5. The promise of personal
During the closed beta, we stripped back many of the features of Tip that were related to personalisation as we felt this wasn’t the most important first thing to test. We did, however, add in some basic functionality when parents signed up and included deeper personalisation questions in the tip feed to test parents’ appetite to share.
During the test, 79.7% of people who signed up went on to fill in the initial personalisation page at sign-up and 10.9% of people who signed up (found and) answered at least one deeper personalisation question in the tip feed. Whoop!!
I wanted to make some tips disappear because I didn’t like them.
Parent Beta Tester
This is great news for Tip, and an early indication that parents have both the appetite for personalisation and the desire to share more information about themselves in order to receive it. Some parents we heard from also suggested an appetite that they wanted the personalisation to go much further. A challenge we can’t wait to take on.
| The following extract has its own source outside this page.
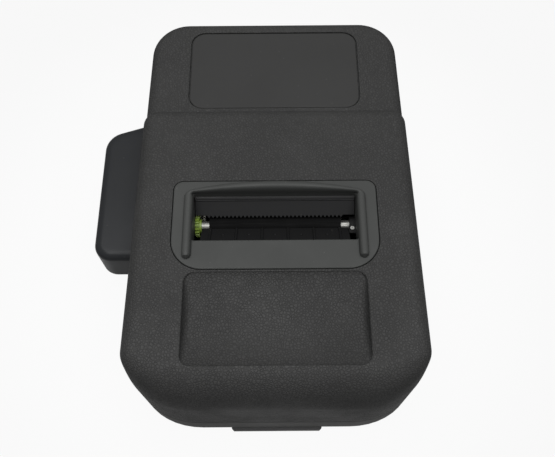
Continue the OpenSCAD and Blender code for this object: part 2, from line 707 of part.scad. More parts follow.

There are so many other findings we could share, but this blog is already a tad too long. It’s all just to say we continue to be excited about the potential of Tip to support parents and create an online space that truly helps them feel confident and capable in their child’s earliest days. There is so much yet to do and learn, but for every ‘doh’ we’re inching further towards a product that delivers lasting impact in a measurable and truly delightful way.